[Supplied material start]

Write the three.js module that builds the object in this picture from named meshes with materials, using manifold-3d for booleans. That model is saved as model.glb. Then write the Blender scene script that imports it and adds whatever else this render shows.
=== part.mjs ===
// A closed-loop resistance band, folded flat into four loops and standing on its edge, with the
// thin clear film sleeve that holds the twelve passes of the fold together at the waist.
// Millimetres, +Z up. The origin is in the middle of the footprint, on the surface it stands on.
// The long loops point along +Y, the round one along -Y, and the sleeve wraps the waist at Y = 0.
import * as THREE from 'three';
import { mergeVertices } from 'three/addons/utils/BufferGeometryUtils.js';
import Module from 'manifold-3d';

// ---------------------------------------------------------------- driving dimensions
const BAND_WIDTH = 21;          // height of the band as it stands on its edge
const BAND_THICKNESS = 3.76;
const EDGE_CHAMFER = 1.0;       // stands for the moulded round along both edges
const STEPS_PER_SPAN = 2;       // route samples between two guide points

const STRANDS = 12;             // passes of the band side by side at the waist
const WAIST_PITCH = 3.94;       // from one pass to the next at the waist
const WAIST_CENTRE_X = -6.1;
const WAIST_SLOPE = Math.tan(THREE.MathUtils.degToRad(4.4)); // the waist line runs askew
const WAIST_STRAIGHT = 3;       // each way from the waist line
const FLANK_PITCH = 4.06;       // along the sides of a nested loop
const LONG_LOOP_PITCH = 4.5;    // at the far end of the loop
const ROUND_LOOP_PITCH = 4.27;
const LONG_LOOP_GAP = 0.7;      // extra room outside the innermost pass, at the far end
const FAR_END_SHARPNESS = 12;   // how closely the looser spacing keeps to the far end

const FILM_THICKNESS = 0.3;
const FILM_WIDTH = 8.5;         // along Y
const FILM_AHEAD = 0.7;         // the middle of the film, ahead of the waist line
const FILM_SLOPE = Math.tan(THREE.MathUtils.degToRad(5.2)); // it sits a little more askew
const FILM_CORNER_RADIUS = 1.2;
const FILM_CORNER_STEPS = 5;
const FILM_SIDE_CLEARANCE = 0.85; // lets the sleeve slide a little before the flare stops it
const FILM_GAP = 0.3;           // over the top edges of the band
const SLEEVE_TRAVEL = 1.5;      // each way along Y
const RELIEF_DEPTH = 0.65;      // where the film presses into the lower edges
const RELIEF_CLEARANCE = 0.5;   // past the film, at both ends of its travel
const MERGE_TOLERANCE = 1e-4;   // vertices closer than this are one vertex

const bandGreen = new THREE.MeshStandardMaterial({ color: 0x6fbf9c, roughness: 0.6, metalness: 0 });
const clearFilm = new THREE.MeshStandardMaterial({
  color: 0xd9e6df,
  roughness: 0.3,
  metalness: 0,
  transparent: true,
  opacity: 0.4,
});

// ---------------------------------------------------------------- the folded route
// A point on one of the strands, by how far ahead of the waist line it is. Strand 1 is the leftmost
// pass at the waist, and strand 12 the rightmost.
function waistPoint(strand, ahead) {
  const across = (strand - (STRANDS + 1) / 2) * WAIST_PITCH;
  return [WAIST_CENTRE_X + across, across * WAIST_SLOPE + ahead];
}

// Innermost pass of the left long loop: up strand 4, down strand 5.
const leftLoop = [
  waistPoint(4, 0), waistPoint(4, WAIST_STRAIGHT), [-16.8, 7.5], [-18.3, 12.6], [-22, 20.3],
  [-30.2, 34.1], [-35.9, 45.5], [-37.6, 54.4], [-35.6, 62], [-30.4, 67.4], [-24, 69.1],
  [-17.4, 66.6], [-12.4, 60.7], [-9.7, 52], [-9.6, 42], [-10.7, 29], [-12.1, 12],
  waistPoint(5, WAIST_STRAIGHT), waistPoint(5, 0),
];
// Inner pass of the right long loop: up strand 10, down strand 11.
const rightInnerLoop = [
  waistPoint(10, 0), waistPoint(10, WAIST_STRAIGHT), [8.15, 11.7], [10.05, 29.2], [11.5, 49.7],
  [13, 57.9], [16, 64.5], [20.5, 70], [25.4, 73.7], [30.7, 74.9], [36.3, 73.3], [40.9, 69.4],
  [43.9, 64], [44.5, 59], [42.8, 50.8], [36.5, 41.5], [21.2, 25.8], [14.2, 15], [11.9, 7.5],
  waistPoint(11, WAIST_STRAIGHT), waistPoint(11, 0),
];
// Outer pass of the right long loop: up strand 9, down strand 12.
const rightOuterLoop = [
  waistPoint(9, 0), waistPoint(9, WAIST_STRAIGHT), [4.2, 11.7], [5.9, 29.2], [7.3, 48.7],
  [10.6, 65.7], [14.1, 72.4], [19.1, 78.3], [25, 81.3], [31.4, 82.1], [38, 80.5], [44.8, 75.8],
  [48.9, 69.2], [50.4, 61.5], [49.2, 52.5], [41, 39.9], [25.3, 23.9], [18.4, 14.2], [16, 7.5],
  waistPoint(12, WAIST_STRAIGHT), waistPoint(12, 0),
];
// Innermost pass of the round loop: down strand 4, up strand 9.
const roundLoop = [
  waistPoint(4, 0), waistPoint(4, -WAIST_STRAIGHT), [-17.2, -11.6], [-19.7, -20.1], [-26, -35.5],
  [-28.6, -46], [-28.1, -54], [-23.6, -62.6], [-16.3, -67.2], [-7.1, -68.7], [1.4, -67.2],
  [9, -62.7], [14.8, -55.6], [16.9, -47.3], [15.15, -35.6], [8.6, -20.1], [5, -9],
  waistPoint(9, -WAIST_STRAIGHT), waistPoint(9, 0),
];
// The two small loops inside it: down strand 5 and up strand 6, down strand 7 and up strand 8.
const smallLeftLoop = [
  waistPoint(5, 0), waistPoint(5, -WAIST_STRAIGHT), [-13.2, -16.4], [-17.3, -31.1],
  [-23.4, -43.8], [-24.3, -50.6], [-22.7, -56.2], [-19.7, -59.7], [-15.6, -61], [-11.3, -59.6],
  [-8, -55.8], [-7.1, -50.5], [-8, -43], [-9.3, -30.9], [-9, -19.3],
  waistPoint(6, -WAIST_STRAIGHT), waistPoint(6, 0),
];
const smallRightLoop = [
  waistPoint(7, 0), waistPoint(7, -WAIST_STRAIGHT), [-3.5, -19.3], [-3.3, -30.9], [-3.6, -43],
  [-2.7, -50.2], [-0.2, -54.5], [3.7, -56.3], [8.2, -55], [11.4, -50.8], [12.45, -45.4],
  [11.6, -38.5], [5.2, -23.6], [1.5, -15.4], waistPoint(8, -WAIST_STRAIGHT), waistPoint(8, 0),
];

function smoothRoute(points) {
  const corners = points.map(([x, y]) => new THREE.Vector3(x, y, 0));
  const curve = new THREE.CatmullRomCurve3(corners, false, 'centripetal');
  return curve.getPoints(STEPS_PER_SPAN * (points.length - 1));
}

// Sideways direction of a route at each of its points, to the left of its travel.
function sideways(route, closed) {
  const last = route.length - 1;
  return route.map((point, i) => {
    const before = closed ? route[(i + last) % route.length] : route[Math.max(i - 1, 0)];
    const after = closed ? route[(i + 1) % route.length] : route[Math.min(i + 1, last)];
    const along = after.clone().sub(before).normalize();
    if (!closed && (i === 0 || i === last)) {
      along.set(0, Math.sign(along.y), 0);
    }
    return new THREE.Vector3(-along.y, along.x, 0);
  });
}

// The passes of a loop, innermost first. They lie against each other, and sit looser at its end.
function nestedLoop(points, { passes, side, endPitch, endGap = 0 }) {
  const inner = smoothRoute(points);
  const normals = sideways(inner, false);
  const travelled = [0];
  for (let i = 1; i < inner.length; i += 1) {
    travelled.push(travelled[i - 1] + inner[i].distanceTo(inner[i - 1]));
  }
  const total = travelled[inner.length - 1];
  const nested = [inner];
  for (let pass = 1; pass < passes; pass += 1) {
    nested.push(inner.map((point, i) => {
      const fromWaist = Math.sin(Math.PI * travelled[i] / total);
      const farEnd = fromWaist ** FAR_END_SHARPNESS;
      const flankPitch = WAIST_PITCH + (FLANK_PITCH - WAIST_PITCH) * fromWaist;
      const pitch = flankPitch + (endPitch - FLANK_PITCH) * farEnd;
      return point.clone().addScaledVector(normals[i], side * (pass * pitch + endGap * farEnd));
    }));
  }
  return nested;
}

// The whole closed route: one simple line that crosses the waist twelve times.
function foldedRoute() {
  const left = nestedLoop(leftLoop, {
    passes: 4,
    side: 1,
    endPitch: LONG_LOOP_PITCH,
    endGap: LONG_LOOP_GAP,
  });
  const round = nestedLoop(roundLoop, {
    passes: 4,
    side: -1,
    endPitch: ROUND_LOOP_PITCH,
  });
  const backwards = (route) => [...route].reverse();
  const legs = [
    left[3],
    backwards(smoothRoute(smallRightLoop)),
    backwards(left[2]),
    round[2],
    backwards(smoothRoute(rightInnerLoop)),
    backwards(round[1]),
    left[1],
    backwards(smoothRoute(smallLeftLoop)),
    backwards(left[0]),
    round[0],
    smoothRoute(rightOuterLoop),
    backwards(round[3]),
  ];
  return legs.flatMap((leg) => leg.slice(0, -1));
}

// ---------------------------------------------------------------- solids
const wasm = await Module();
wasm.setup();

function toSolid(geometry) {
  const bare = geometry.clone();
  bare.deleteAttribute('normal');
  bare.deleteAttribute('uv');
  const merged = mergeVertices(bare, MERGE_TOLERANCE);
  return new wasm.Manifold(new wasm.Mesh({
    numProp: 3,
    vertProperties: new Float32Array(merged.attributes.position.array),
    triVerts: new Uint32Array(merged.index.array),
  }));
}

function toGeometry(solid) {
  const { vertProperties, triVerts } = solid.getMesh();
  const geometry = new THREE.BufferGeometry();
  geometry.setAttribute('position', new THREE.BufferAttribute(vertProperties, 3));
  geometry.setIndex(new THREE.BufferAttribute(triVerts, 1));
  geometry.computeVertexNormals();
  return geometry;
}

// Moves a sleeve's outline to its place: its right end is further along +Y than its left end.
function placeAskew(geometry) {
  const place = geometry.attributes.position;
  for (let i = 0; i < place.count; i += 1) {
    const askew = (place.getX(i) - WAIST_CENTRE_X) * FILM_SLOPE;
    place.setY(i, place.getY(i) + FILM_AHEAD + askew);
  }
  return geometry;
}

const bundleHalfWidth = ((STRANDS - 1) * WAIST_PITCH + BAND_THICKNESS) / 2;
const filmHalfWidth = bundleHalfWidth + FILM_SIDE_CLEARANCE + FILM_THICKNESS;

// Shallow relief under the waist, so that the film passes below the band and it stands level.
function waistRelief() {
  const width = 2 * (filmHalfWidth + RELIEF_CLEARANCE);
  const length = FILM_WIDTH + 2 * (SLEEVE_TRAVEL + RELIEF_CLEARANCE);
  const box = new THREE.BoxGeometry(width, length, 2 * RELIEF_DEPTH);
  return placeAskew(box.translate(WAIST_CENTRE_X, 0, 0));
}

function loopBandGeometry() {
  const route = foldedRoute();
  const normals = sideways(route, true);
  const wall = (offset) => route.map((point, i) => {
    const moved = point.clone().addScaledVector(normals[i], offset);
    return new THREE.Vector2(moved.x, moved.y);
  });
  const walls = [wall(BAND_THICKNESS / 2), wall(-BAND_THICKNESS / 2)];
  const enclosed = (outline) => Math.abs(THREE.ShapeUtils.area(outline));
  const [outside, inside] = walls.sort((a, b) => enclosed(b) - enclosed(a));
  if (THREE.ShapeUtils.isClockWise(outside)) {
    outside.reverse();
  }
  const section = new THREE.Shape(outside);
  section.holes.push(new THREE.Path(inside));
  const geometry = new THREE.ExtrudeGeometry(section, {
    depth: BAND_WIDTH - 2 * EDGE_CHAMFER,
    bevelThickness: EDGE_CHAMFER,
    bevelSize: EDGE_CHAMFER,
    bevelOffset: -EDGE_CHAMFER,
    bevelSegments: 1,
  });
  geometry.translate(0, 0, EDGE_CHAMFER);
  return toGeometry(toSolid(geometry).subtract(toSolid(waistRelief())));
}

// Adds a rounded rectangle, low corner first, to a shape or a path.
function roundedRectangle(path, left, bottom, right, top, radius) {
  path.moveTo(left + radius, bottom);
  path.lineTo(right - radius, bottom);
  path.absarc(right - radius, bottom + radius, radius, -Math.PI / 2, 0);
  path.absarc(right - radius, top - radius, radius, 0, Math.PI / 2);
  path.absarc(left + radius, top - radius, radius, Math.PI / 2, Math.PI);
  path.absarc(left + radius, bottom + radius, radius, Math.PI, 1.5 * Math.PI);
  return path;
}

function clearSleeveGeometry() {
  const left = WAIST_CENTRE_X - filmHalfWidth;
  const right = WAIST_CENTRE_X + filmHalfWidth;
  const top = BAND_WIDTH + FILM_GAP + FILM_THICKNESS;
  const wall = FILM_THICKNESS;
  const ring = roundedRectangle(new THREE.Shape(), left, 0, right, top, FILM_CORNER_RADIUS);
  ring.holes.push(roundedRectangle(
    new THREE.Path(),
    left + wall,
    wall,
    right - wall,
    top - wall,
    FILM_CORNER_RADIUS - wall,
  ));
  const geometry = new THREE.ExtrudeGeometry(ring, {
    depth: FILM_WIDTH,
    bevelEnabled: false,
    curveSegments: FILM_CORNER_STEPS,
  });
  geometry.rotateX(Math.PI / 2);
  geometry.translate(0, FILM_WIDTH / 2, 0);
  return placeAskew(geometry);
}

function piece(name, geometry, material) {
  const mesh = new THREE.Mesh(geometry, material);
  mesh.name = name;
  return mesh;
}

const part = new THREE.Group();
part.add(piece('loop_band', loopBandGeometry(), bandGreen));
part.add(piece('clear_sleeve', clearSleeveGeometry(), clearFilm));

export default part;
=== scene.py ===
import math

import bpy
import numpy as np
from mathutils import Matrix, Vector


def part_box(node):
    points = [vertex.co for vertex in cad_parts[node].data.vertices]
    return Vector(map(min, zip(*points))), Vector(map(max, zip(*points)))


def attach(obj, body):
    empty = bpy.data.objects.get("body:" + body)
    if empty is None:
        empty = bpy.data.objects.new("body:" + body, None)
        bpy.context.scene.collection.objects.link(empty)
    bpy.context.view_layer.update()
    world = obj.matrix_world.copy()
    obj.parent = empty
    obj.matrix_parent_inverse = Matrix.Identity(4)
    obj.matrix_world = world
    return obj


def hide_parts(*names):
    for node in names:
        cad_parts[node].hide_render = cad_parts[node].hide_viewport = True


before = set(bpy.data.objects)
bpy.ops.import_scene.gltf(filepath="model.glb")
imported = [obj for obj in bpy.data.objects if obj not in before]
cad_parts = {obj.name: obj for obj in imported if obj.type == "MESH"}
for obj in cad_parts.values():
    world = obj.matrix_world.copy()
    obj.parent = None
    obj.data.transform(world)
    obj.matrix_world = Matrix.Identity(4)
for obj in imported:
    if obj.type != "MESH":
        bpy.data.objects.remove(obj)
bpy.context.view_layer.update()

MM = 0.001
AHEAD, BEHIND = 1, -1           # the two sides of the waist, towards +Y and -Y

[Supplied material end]

Working from the data above, extract solely the lines from the one containing "const part = new THREE.Group();" through the one containing "obj.matrix_world = Matrix.Identity(4)", exactly as they appear, both included.

(Result):
const part = new THREE.Group();
part.add(piece('loop_band', loopBandGeometry(), bandGreen));
part.add(piece('clear_sleeve', clearSleeveGeometry(), clearFilm));

export default part;
=== scene.py ===
import math

import bpy
import numpy as np
from mathutils import Matrix, Vector


def part_box(node):
    points = [vertex.co for vertex in cad_parts[node].data.vertices]
    return Vector(map(min, zip(*points))), Vector(map(max, zip(*points)))


def attach(obj, body):
    empty = bpy.data.objects.get("body:" + body)
    if empty is None:
        empty = bpy.data.objects.new("body:" + body, None)
        bpy.context.scene.collection.objects.link(empty)
    bpy.context.view_layer.update()
    world = obj.matrix_world.copy()
    obj.parent = empty
    obj.matrix_parent_inverse = Matrix.Identity(4)
    obj.matrix_world = world
    return obj


def hide_parts(*names):
    for node in names:
        cad_parts[node].hide_render = cad_parts[node].hide_viewport = True


before = set(bpy.data.objects)
bpy.ops.import_scene.gltf(filepath="model.glb")
imported = [obj for obj in bpy.data.objects if obj not in before]
cad_parts = {obj.name: obj for obj in imported if obj.type == "MESH"}
for obj in cad_parts.values():
    world = obj.matrix_world.copy()
    obj.parent = None
    obj.data.transform(world)
    obj.matrix_world = Matrix.Identity(4)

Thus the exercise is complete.